South Korean presidential adviser calls Trump's threats 'very worrisome'

Professor Moon Chung In Moon speaks on a "Crisis on the Peninsula: Implications for the US - Korea Alliance" panel at the Asia Society in New York, on June 19, 2017.
Professor Moon Chung In Moon speaks on a "Crisis on the Peninsula: Implications for the US - Korea Alliance" panel at the Asia Society in New York, on June 19, 2017. PHOTO: REUTERS

SEOUL (BLOOMBERG) - A South Korean presidential adviser criticised Donald Trump's escalating North Korea threats, exposing a potential rift with a key ally in the firing line if war breaks out.

Moon Chung In, a special adviser to South Korean President Moon Jae In, told ABC News that Trump's vow to unleash "fire and fury" if the isolated nation continued its provocations was "very worrisome".

 That comment from Trump came less than 24 hours after a telephone conversation in which Moon Jae In urged him to tone things down, Moon Chung In said.

"This is very unusual. We do not expect that the president of the United States would make that kind of statement," Moon Chung In said, according to ABC News. "It is very worrisome for the president of the United States to fill (fuel) the crisis."

The comments represent the most pointed criticism from a US ally in Asia since Trump launched his new push to pressure Kim Jong Un and his benefactors in Beijing. They underscore Trump's risk of sowing division with nations that depend on the US for protection against North Korea and would be vital to the success of a military campaign.

Since taking office, Moon Jae In's administration has sought to open a dialogue with North Korea, even while strengthening its defenses in response to Kim's recent tests of intercontinental ballistic missiles.

The criticism from a presidential adviser comes as the US's top general Joseph Dunford prepares to meet with Moon Jae In in Seoul on a previously scheduled visit. The chairman of the US Joint Chiefs of Staff will also meet with senior military officials.

The US has almost 30,000 military personnel stationed in South Korea and has assured the country's security since the Korean War ended without a peace treaty almost six decades ago.

Dunford will next head to China, Yonhap News Agency reported, citing an unidentified military official. In a weekend call with Trump, Chinese President Xi Jinping called for all sides to maintain restraint and avoid inflammatory comments.

Moon Chung In, South Korea's ambassador-at-large for international security, criticised the Trump administration for what he said was a lack of clarity over North Korea.

"It is a chicken game, but I think what is needed right now is mutual restraint," Moon Chung In told ABC News.

The adviser visited the US in June and attended leaders summits in North Korea in 2000 and 2007. An honorary professor at Yonsei University in Seoul, Moon Chung In has previously backed concessions to Pyongyang such as scaling back US-South Korean military exercises if North Korea suspends nuclear and missile activities, according to local media.
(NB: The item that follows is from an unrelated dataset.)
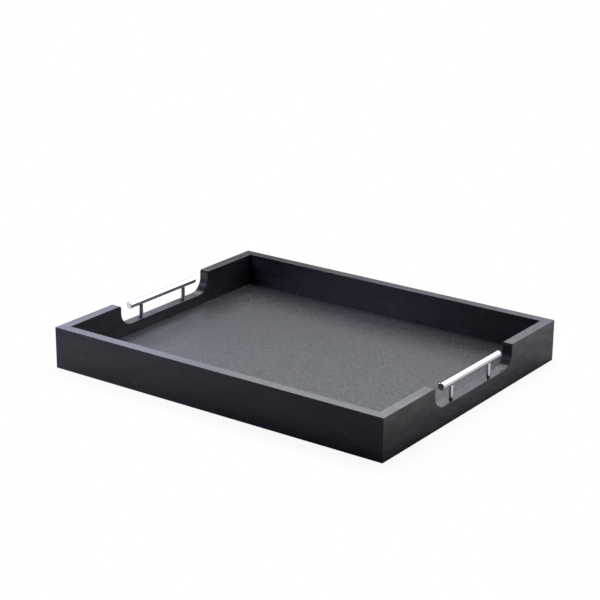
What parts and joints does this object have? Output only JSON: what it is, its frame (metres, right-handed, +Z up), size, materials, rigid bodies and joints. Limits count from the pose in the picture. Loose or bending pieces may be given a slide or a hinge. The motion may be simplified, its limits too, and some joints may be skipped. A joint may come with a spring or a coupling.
{
  "type": "butlers tray",
  "caption": "Rectangular serving tray with mitred wooden rails, a recessed flat floor and a polished bar handle set in a notch at each end.",
  "frame": {"origin": "centre of the tray's footprint, on the surface it stands on", "axes": "+X along the long side, towards the right-hand handle; +Y across, from the near rail to the far rail; +Z up"},
  "size_m": [0.54, 0.44, 0.06],
  "materials": {
    "stained_wood": "black stain under satin lacquer, faint grain",
    "base_board": "black-painted panel, matt",
    "pebbled_sheet": "fine pebbled non-slip surface, charcoal, with a soft sheen",
    "bare_plywood": "unfinished",
    "polished_chrome": "mirror polished",
    "zinc_steel": "zinc plated"
  },
  "bodies": {
    "root": {"front_rail": "stained_wood", "back_rail": "stained_wood", "left_end_rail": "stained_wood", "right_end_rail": "stained_wood", "base_panel": "base_board", "floor_liner": "pebbled_sheet", "corner_spline_front_left": "bare_plywood", "corner_spline_front_right": "bare_plywood", "corner_spline_back_left": "bare_plywood", "corner_spline_back_right": "bare_plywood", "left_handle_bar": "polished_chrome", "right_handle_bar": "polished_chrome", "left_handle_post_front": "polished_chrome", "left_handle_post_back": "polished_chrome", "right_handle_post_front": "polished_chrome", "right_handle_post_back": "polished_chrome", "left_handle_screw_front": "zinc_steel", "left_handle_screw_back": "zinc_steel", "right_handle_screw_front": "zinc_steel", "right_handle_screw_back": "zinc_steel", "left_handle_washer_front": "zinc_steel", "left_handle_washer_back": "zinc_steel", "right_handle_washer_front": "zinc_steel", "right_handle_washer_back": "zinc_steel"}
  },
  "joints": []
}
South Korea's presidential office said his remark on military drills did not represent an official government position, and officials said they also warned the professor that such comments are not conducive to good relations with the US, Yonhap reported in June.

Analysts have warned of the potential for further escalation in the coming days as both North and South Korea on Tuesday celebrate the anniversary of the end of Japanese occupation in 1945. Meanwhile, South Korea is planning to participate in massive joint military exercises with the US starting Aug 21.

Trump said last week that Kim had gotten away with provocations for too long and suggested that he was ready to hit the reclusive regime with US military might. He capped a week of escalating rhetoric with another warning on Friday, that if Kim made any "overt threat" or strike at a US territory or ally that "he will truly regret it, and he will regret it fast".

While the Australian and Japanese governments have backed Trump's hardline against North Korea, the comments have raised concerns that the US might be willing to accept collateral damage among its Asian allies to protect the American homeland.

Dunford said last month that it was "unimaginable" to allow North Korea to develop the capability to strike a US city with a nuclear weapon. South Carolina Senator Lindsey Graham, a Republican, told NBC News that Trump told him that "if thousands die, they're going to die over there".